Lady Li's influence during Emperor Xiaowu's reign appeared to be limited, as Empress Dowager Chu was regent early, and after she gave up regent authorities in 376, power was largely in the hands of Xie An until Emperor Xiaowu fully turned adult. She was described as often mediating conflicts between him and Sima Daozi, and throughout his reign, Sima Daozi had great authority as the emperor's brother and prime minister.

===Grand empress dowager===
Emperor Xiaowu was killed by his concubine Honoured Lady Zhang in November 396 after humiliating her. He was succeeded by his developmentally disabled son Emperor An, and Empress Dowager Li was honored as grand empress dowager on 29 April 397. (Note: According to Sima Dezong's biography in Book of Jin, Lady Li was made grand empress dowager on the jiayin day of the 2th month of the 1st year of the Longan era of Dezong's reign. However, in the same line, it was recorded that Lady Wang was made empress on the wuwu day of the same month. The two days do not exist in the 2nd month of the 1st year of the Longan era, but do exist in the 3rd month of the same year.

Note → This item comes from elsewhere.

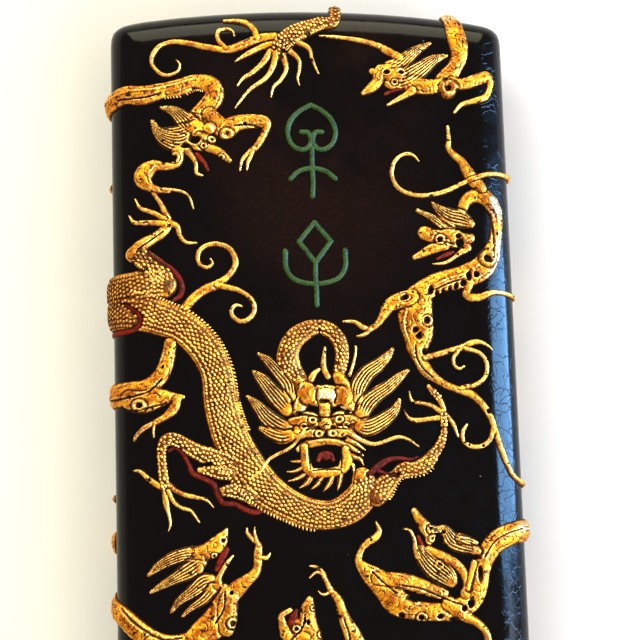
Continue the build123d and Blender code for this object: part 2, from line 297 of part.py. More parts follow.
tongues = {
    "top_left": [[(-22, 49.3, 0.5), (-21.3, 48.4, 0.5), (-20.6, 47.6, 0.4), (-20.1, 46.4, 0.3)]],
    "top_right": [[(13.9, 60.9, 0.3), (15.4, 61.6, 0.45), (17, 62, 0.4)]],
    "right": [[(22.6, 29, 0.25), (24.2, 29.7, 0.5), (25.6, 30.2, 0.35)]],
    "lower_left": [[(-18.2, -23.6, 0.6), (-19, -25, 0.7), (-19.9, -27, 0.5)]],
    "lower_centre": [[(-5.8, -34.9, 0.4), (-6.4, -36, 0.8), (-7, -37.4, 0.6)]],
    "lower_right": [[(16.9, -22.4, 0.3), (17.2, -23.4, 0.5), (17.6, -24.2, 0.4)]],
    "bottom": [[(15.4, -67.2, 0.35), (17, -67, 0.5), (18.6, -66.4, 0.4)]],
}
great_tongue = [[(-1, -8, 0.4), (-0.6, -7.2, 0.5), (0.4, -6.9, 0.6), (1.3, -7.2, 0.5), (1.7, -8, 0.4)]]
upper_ornament = [
    [(-0.4, 58.8, 0.5), (-2.6, 57.6, 0.5), (-4.4, 55.6, 0.55), (-4.9, 53, 0.5), (-3.8, 50.8, 0.5),
     (-1.8, 50.2, 0.5), (-0.6, 51.6, 0.5), (-1, 53.4, 0.5), (-2.4, 53.6, 0.45)],
    [(-0.4, 58.8, 0.5), (1.8, 57.6, 0.5), (3.6, 55.6, 0.55), (4.1, 53, 0.5), (3, 50.8, 0.5),
     (1, 50.2, 0.5), (-0.2, 51.6, 0.5), (0.2, 53.4, 0.5), (1.6, 53.6, 0.45)],
    [(-0.4, 50.6, 0.5), (-0.5, 47, 0.5), (-0.4, 44, 0.5), (-0.6, 41.2, 0.5)],
    [(-4.6, 44.6, 0.5), (-3, 46, 0.5), (-0.5, 46.6, 0.5), (2, 46, 0.5), (3.8, 44.6, 0.5)],
]
lower_ornament = [
    [(-0.4, 36.2, 0.5), (-3.4, 32.6, 0.5)],
    [(-3.4, 32.6, 0.5), (-0.4, 28.6, 0.5)],
    [(-0.4, 28.6, 0.5), (2.6, 32.6, 0.5)],
    [(2.6, 32.6, 0.5), (-0.4, 36.2, 0.5)],
    [(-0.4, 29, 0.5), (-0.5, 26, 0.5), (-0.4, 23.4, 0.5), (-0.4, 20.6, 0.5)],
    [(-6, 30.8, 0.55), (-5.9, 27.6, 0.5), (-4.2, 25.4, 0.5), (-0.5, 24.6, 0.5), (3.4, 25.4, 0.5),
     (5.1, 27.6, 0.5), (5.2, 30.8, 0.55)],
]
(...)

Thus, the (likely) correct date for Lady Li receiving the title corresponds to 29 Apr 397 in the proleptic Gregorian calendar. Vol.109 of Zizhi Tongjian dated the event to the jiayin day of the 3rd month of the 1st year of the Longan era.) She died on 9 Aug 400 and was mourned with ceremony due an empress, but was not buried with Emperor Jianwen or worshipped with him in his temple, but instead was worshipped in the same temple that housed Emperor Jianwen's mother, Consort Zheng Achun (鄭阿春).

==Descendants==
Through her daughter Princess Poyang, Li Lingrong was a great-grandmother of Wang Xianyuan.